Pincourt resident cries foul over errant baseballs
PHOTO BY JOHN JANTAK
Pincourt resident Guy Doucet holds some of the baseballs that he says have strayed from Parc Olympique and landed on and around his nearby property this summer.
Baseball season may be officially over, but for one Pincourt resident, the ongoing frustration over errant baseballs that fly over the netting from the field at Parc Olympique and wind up in homeowner’s yards adjacent to the park, prompted Guy Doucet to raise the issue at the November 8 council meeting.
Doucet used the public statement forum at the beginning of the meeting where residents are allowed to speak about any issue to voice his concerns.
As he stood before the microphone, Doucet held a plastic bag that contained at least eight large baseballs that he collected over the summer, saying it’s a continuous problem that area residents have to endure each year.
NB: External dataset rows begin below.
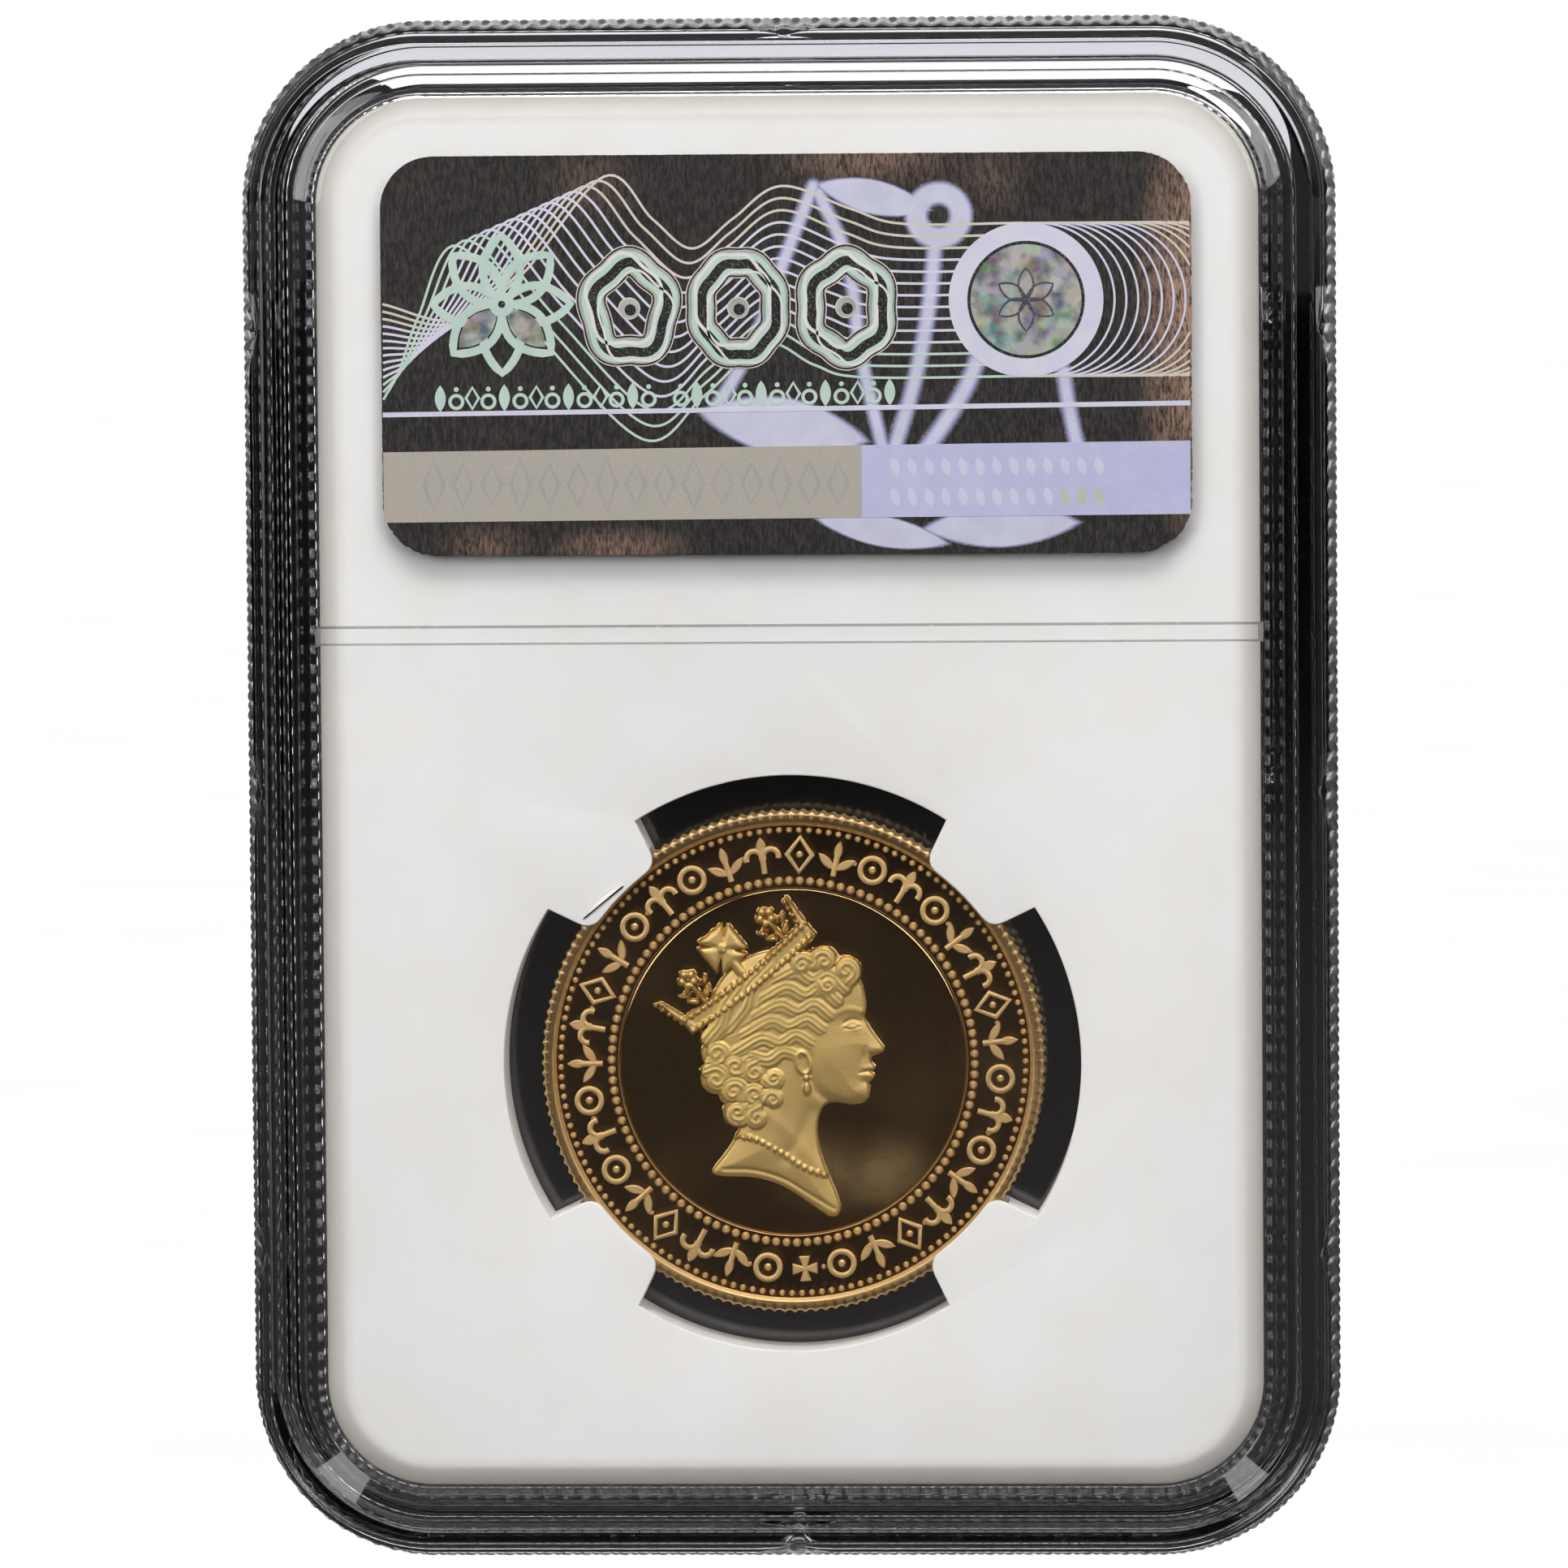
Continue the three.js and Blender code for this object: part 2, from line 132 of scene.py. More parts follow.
WINDOW_OUTSIDE = FOIL.front
WINDOW_INSIDE = 2.1
WELD_GAP = 0.015
RIB_Y = 52.45
RIB_WIDTH = 1.1
RIB_HEIGHT = 0.3
RIB_SLOPE = 0.14

# The holder.
HOLDER_EDGE_STEP = 1.1
HOLDER_EDGE_HALF_THICKNESS = 1.5
APERTURE_RADIUS = 16.25
PRONG_TIP_RADIUS = 13.5
PRONG_ROOT_ANGLE = radians(12.4)
PRONG_TIP_ANGLE = radians(11)
PRONG_CORNER = 0.9
SLOT_RADIUS = 14.5
SLOT_HALF_HEIGHT = 1.4

# The coin. A field is the height of a flat face over the coin's mid-plane.
RING_FIELD = 1.0
CENTRE_FIELD = 0.95
SEAM_RADIUS = 9.8
COIN_TURN = radians(2.4)


# ---- Meshes ----

class Builder:
    """Collects points, faces and the material number of each face."""

    def __init__(self):
        self.points = []
        self.faces = []
        self.slots = []

    def add(self, points, faces, slot=0):
        first = len(self.points)
        self.points.extend(tuple(map(float, point)) for point in points)
        self.faces.extend([first + corner for corner in face] for face in faces)
        self.slots.extend([slot] * len(faces))

    def mesh(self, name):
        mesh = bpy.data.meshes.new(name)
        mesh.from_pydata(self.points, [], self.faces)
        mesh.polygons.foreach_set("material_index", self.slots)
        mesh.update()
        return mesh


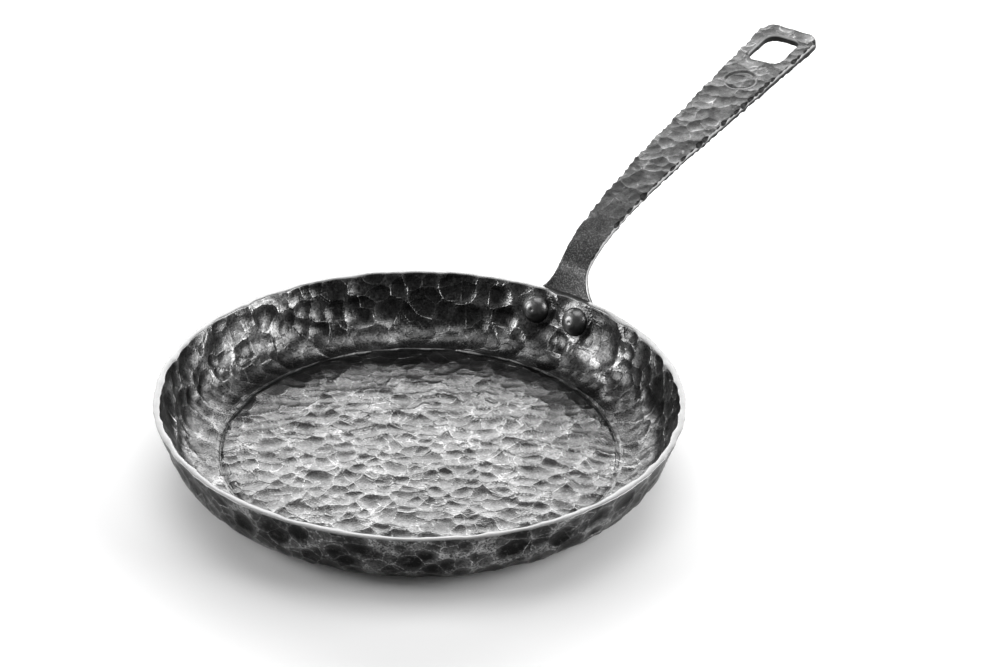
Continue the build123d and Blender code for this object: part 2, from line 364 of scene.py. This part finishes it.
def piece(name, mesh, materials):
    """An object at the origin with its place in its mesh."""
    made = bpy.data.objects.new(name, mesh)
    for material in materials:
        mesh.materials.append(material)
    bpy.context.scene.collection.objects.link(made)
    return made


inside_iron = blackened_iron(
    "oil-blackened hammered iron, inside", inside_depth,
    flat_tones=("#565656", "#7c7c7c"), wall_tones=("#525252", "#a0a0a0"), shine=0.17, wear=0.5, mottle=0.4,
)
outside_iron = blackened_iron(
    "oil-blackened hammered iron, outside", outside_depth,
    flat_tones=("#242424", "#5a5a5a"), wall_tones=("#161616", "#868686"), shine=0.18, wear=0.4, mottle=0.45,
)
dish = piece("hammered_dish", dish_mesh(), [inside_iron, outside_iron, ground_iron()])
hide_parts("pan_body")
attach(dish, "root")

# --- Handle -------------------------------------------------------------------------------------
# One forged iron bar. Its flat foot follows the wall and is riveted to it, a narrow neck turns up over
# the rim, and the grip widens to a rounded end with a punched hole. It is planished with light blows,
# its long edges are dressed with a row of small facets, and it carries one plain round punch mark.

foot_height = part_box("handle")[0].z
handle_tip = 360.5 * MM
bend_start = 43.0 * MM
neck = (139.4 * MM, 51.6 * MM)
shoulder = [(153.0 * MM, 60.4 * MM), (188.0 * MM, 72.6 * MM)]
grip_start = (228.0 * MM, 81.6 * MM)
grip_pitch = radians(10.4)
foot_plate = 3.0 * MM
tip_plate = 5.8 * MM
foot_half = 22.5 * MM
rim_half = 14.7 * MM
neck_half = 8.6 * MM
tip_half = 18.3 * MM
foot_corner = 7.0 * MM
tip_corner = 9.0 * MM
hole_length = 28.8 * MM
hole_width = 20.4 * MM
hole_corner = 6.0 * MM
hole_to_tip = 8.6 * MM
mark_to_tip = 60.0 * MM
mark_radius = 9.2 * MM
bar_grain = 0.46 * MM  # step of the even mesh that the bar is worked from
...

While nobody has been injured from any of the stray balls, Doucet claims that at least one person narrowly avoided being hit and that some vehicles have been dented from the errant balls.
Cardinal told Your Local Journal after the meeting that Doucet has complained to council about the situation in previous years and that the town has tried to reduce the number of stray balls by installing a large mesh netting around the batter’s area two years ago, but some balls still manage to fly over net.
The town will look into the possibility of enlarging the netting next year, said Cardinal, adding that the situation should be less problematic because there are more kids’ leagues that are using the baseball field now.
“There aren’t as many adult teams playing at the park anymore,” said Cardinal. “There are a lot of kids that are playing there now and they don’t hit the ball very hard; just the adults. We will do another study to determine the cost of putting more netting next year.”
Another resident used the public statement forum to inform council that unleashed dogs are apparently roaming around the city after they wander away from unfenced private properties and asked council what it will do to stem the problem.
Cardinal said the town will look into the matter and enforce its dog by-law by ticketing offenders who do not keep their dogs leashed, even on private property.
“As soon as a dog is in a public area, it must be leashed and under control by the owner at all times. It’s the same for dog owners who do not have a fence. Their dogs must be leashed too,” said Town Manager Michel Perrier.
As the town prepares its 2017 budget that will be presented at the Omni Centre on December 13, Cardinal announced a surplus of about $8.5 million according to the town’s financial report for 2016.
Taxpayers, however, shouldn’t expect a reduction as most of the money has already been allocated. Cardinal wouldn’t speculate on what the 2017 tax hike will be, but the town has maintained an annual tax increase of about one per cent or less in previous years.
“A lot of the money is in different reserves that will be used for projects and debt reduction. It’s already been set aside. It seems like a lot but it really isn’t. Council has always had the intention of putting that money aside to be used for different purposes,” said Cardinal.